この事件のおかげで、いろんな会見のライブ放送を見ることになったが、広報やスポークスマンという存在の重要性をあらためて感じる。
日大のアレは例外としてシカトするにしても、小野ディレクターの会見は出色だった。
何を質問しているのかわかりにくい報道陣の質問にも、切り分けながら的確に伝えようとしていた。
どの組織も、ガバナンス、コンプライアンスというものに取り組んでいるのだろうが、スポークスマンの人材も確保しておく必要があるんじゃないだろうか?

日大という法人のずさんな対応

批判の対象となっている日大のずさんな対応は、しかし、幸いだったと言える。
もし、日大がこうしたことの処理に長けていたならば、問題の根っこにたどり着くことができただろうか?
いち早い謝罪で被害者感情を和らげ、そこそこの処分を自ら課していたならば、何度も報告書の出し直しを許した寛大な関学は許していたかもしれない。
ましてマスコミに連日叩かれることもなく、社会問題にもなっていなかったのかもしれない。
当初、関東学生連盟が下した当該選手は対外試合出場禁止、監督には厳重注意程度の処分で終わっていたら、大きな根っこは地中ですくすく育ちっぱなしだったはずだ。

日大の学長の会見は興味深かった。
なんのアクションプランも姿勢も持たずにあらわれた学長は、謝罪会見の場を自らのインタビューの場と勘違いし、ニヤニヤしながら最近の若者論まで披露した。
そして、グラウンドで起きたことを社会問題化されてしまったと恨み節ともとれる発言を残した。
グラウンドで起きたことが日大の問題になったのではない。
日大の抱える問題が、グラウンドで顕在化したのだ。
そうした問題意識を持っていないことが白日の下にさらされ、いよいよ自浄作用は期待されなくなった。
そのおかげで、各種機関は追求の手を緩めることはないだろう。

関東学生連盟の処分

問題が発覚した当初、イエローフラッグ以外の処罰はありませんと呑気だった関東学生連盟は、世間とスポーツ庁が騒ぎ始めると慌てて調査に乗り出した。
その結果は、ぼやかすことなく責任者を断罪し、踏み込んだ内容と一定の評価を得ている。
日大DLとチームには、今年度の復活チャンスを与えた点に柔軟性を感じるが、一点だけイチャモンをつけたい。
監督会の会見でも指摘されていたが、チームの公式戦出場停止資格は今年度に限る。

(3)日本大学アメリカンフットボール部 公式試合の出場資格停止(2018年シーズン終了まで) 当連盟罰則規定第6条第1項本文、第3条第1項④ ただし、①チームとして本件の原因究明を行い、それを踏まえて実効性のある再発防止策を策定・実施し、また抜本的なチーム改革・組織改革を断行して、②その内容(原因究明、再発防止策、及びチーム改革それぞれの概要)をチーム改善報告書として当連盟理事会に提出すること、その上で、③十分な改善がなされたことが検証委員会(人選及び設置の決定は理事会で決定する)によって確認され、それを受けて当連盟理事会で承認されることを条件に、出場資格停止は解除される。

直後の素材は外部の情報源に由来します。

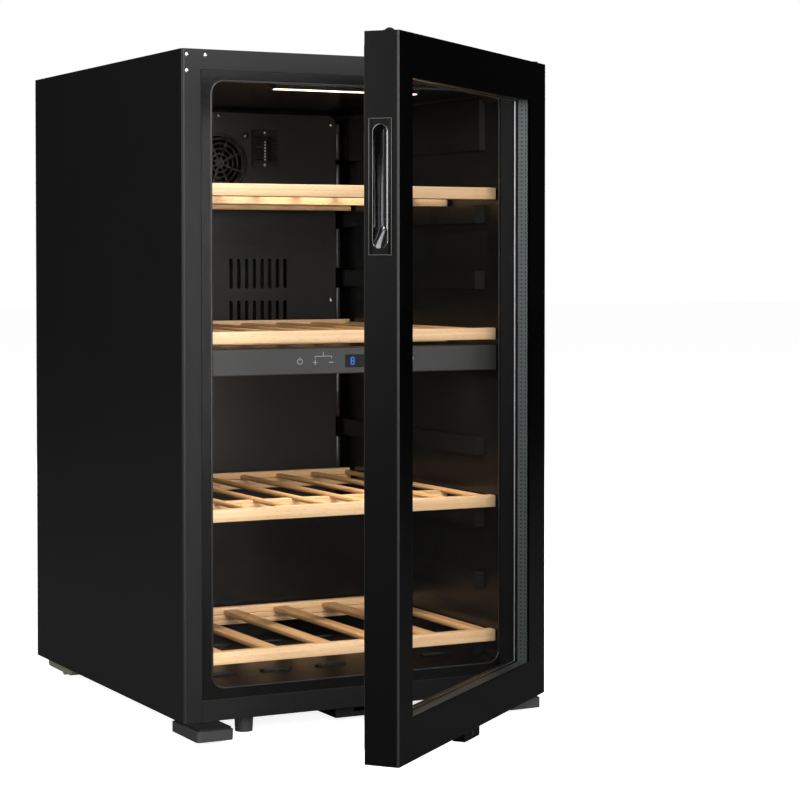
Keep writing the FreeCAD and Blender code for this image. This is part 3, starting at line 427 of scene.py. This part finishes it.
# ---- Beech shelves ----
# Each shelf is a beech frame that slides on the liner's rails: a deep front strip, slats glued
# on cross bars, and a rear bar under a stop bar. The clear-lacquered wood has short dark flecks.
def beech(name, grain_axis, early, late):
    """Lacquered beech with its grain along X or Y, from its darker to its lighter tone."""
    material = bpy.data.materials.new(name)
    material.use_nodes = True
    nodes = material.node_tree.nodes
    links = material.node_tree.links
    shader = nodes["Principled BSDF"]
    place = nodes.new("ShaderNodeTexCoord")
    figure_map = nodes.new("ShaderNodeMapping")
    fleck_map = nodes.new("ShaderNodeMapping")
    long_way = 0 if grain_axis == "X" else 1
    figure_scale = [190.0, 190.0, 190.0]
    figure_scale[long_way] = 4.0
    fleck_scale = [760.0, 760.0, 760.0]
    fleck_scale[long_way] = 75.0
    figure_map.inputs["Scale"].default_value = figure_scale
    fleck_map.inputs["Scale"].default_value = fleck_scale
    links.new(place.outputs["Object"], figure_map.inputs["Vector"])
    links.new(place.outputs["Object"], fleck_map.inputs["Vector"])
    rings = nodes.new("ShaderNodeTexNoise")
    rings.inputs["Scale"].default_value = 1.0
    rings.inputs["Detail"].default_value = 5
    rings.inputs["Distortion"].default_value = 0.3
    links.new(figure_map.outputs["Vector"], rings.inputs["Vector"])
    flecks = nodes.new("ShaderNodeTexNoise")
    flecks.inputs["Scale"].default_value = 1.0
    flecks.inputs["Detail"].default_value = 2
    links.new(fleck_map.outputs["Vector"], flecks.inputs["Vector"])
    figure = nodes.new("ShaderNodeValToRGB")
    figure.color_ramp.elements[0].position = 0.34
    figure.color_ramp.elements[0].color = (*early, 1)
    figure.color_ramp.elements[1].position = 0.66
    figure.color_ramp.elements[1].color = (*late, 1)
    links.new(rings.outputs["Fac"], figure.inputs["Fac"])
    threshold = nodes.new("ShaderNodeMapRange")
    threshold.inputs["From Min"].default_value = 0.60
    threshold.inputs["From Max"].default_value = 0.70
    threshold.inputs["To Max"].default_value = 0.55
    links.new(flecks.outputs["Fac"], threshold.inputs["Value"])
    colour = nodes.new("ShaderNodeMix")
    colour.data_type = "RGBA"
    colour.inputs["B"].default_value = (0.50, 0.27, 0.12, 1)
    links.new(threshold.outputs["Result"], colour.inputs["Factor"])
    links.new(figure.outputs["Color"], colour.inputs["A"])
    links.new(colour.outputs["Result"], shader.inputs["Base Color"])
    shader.inputs["Roughness"].default_value = 0.42
    bump = nodes.new("ShaderNodeBump")
    bump.inputs["Strength"].default_value = 0.12
    bump.inputs["Distance"].default_value = 0.0006
    links.new(rings.outputs["Fac"], bump.inputs["Height"])
    links.new(bump.outputs["Normal"], shader.inputs["Normal"])
    return material


def eased_block(name, low, high, ease, steps=2):
    """A block between two corners with its edges eased."""
    empty_selection()
    middle = [(a + b) / 2 for a, b in zip(low, high)]
    bpy.ops.mesh.primitive_cube_add(size=1, location=middle)
    piece = bpy.context.object
    piece.name = name
    piece.scale = [b - a for a, b in zip(low, high)]
    settle(piece)
    round_over = piece.modifiers.new("ease", "BEVEL")
    round_over.width = ease
    round_over.segments = steps
    apply_modifiers(piece)
    bpy.ops.object.shade_smooth_by_angle(angle=math.radians(35))
    return piece


beech_across = beech("beech_grain_across", "X", (0.76, 0.475, 0.245), (0.89, 0.615, 0.355))
beech_deep = beech("beech_grain_front_to_back", "Y", (0.61, 0.325, 0.135), (0.85, 0.52, 0.25))
dress(beech_across, "shelf_1", "shelf_2", "shelf_3", "shelf_4")
bar_height = 0.0167
slat_height = 0.008
strip_lift = 0.0077
strip_depth = 0.018
strip_height = 0.019
stop_depth = 0.013
rear_depth = 0.018
middle_setback = 0.160
bar_inset = 0.0015
bar_ease = 0.0008
strip_ease = 0.0016
stop_ease = 0.0012
rear_step = 0.0015            # rear bar's upper half behind its lower half
glue_gap = 0.0006             # stop bar above the rear bar
rear_split = 0.04             # share of the rear bar's height open between its halves
cradle_gap = 0.014
cradle_height = 0.0035
cradle_side_gap = 0.001
cradle_ease = 0.0022


def shelf_bar(name, reach, y0, y1, z0, z1, ease):
    """A member across the shelf."""
    piece = eased_block(name, (-reach, y0, z0), (reach, y1, z1), ease)
    piece.data.materials.append(beech_across)
    return piece


def build_shelf(number, slat_count, slat_width, slat_ease, middle_bar):
    """The members of one shelf, at the places of its CAD solids."""
    node = "shelf_%d" % number
    low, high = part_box(node)
    level = low.z
    strip_back = low.y + strip_depth
    reach = high.x
    bar_reach = reach - bar_inset
    slat_low = level + bar_height
    slat_top = slat_low + slat_height
    stop = high.y - stop_depth
    rear = high.y - rear_depth
    strip_low = level + strip_lift
    front_bar_back = strip_back + strip_depth
    lower_half = level + bar_height * (1 - rear_split) / 2
    upper_half = level + bar_height * (1 + rear_split) / 2
    front = shelf_bar(node + "_front_strip", reach, low.y, strip_back, strip_low,
                      strip_low + strip_height, strip_ease)
    bars = [
        shelf_bar("bar", bar_reach, strip_back, front_bar_back, strip_low, slat_low, bar_ease),
        shelf_bar("bar", bar_reach, rear, high.y, level, lower_half, bar_ease),
        shelf_bar("bar", bar_reach, rear + rear_step, high.y, upper_half, slat_low, bar_ease),
        shelf_bar("bar", bar_reach, stop, high.y, slat_low + glue_gap, high.z, stop_ease),
    ]
    pitch = 2 * (bar_reach - slat_width / 2) / (slat_count - 1)
    first_left = -bar_reach
    if middle_bar:
        middle = low.y + middle_setback
        middle_back = middle + strip_depth
        bars.append(shelf_bar("bar", bar_reach, middle, middle_back, level, slat_low, bar_ease))
        cradle_left = first_left + slat_width + cradle_gap
        cradle_right = first_left + pitch - cradle_side_gap
        cradle = shelf_bar("cradle", 1, middle, middle_back, slat_low, slat_low + cradle_height, 0.0001)
        cradle.data.transform(Matrix.Diagonal(((cradle_right - cradle_left) / 2, 1, 1, 1)))
        cradle.data.transform(Matrix.Translation(((cradle_left + cradle_right) / 2, 0, 0)))
        ease_cradle = cradle.modifiers.new("ease", "BEVEL")
        ease_cradle.width = cradle_ease
        ease_cradle.segments = 3
        apply_modifiers(cradle)
        bars.append(cradle)
        bars += [copied(cradle, (pitch * place, 0, 0)) for place in range(1, slat_count - 1)]
    slat = eased_block("slat", (first_left, strip_back, slat_low),
                       (first_left + slat_width, stop, slat_top), slat_ease, 4)
    slat.data.materials.append(beech_deep)
    slats = [slat] + [copied(slat, (pitch * place, 0, 0)) for place in range(1, slat_count)]
    cross_bars = joined(node + "_cross_bars", bars)
    slat_group = joined(node + "_slats", slats)
    for piece in (front, cross_bars, slat_group):
        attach(piece, node + "_body")
    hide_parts(node)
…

情報源: KCFA|日本大学の選手による試合中の重大な反則行為についての処分 | 一般社団法人 関東学生アメリカンフットボール連盟

もし抜本的改革がなされなくても、2019年には公式戦に出場できることになる。
であれば、抜本的改革が検証されるまで無期限とした方が、チーム自体の改革を助けることになったんじゃないだろうか?

スポーツ庁と文部科学省は?

とはいえ関東学生連盟は、その影響が及ぶ範囲では精一杯の処分を下したと言える。
監督の学内での常務理事という職に関してまでは、彼らは踏み込むことはできないだろう。
その先は、スポーツ庁と文部科学省がどういうアクションをとるかにかかっているだろう。
NCAAなどと口にするのなら、踏み込んだ処罰を下さない限り、この先のガバナンスは期待できない。

ダース・ベイダーが最前線に出ないからといって、同じスターデストロイヤーに乗り合わせていないからといって、安心するストームトルーパーはいないだろう。
たとえ遠隔地にいたとしても、フォースを使って首を絞められるのだから。
帝国にその存在がある限り、コントロールが緩められることはない。
ましてダース・シディアスも健在であるのならば…

この大きな不幸中のいくつかの幸い。
これをもって、「災い転じて福となす」といかないものだろうか。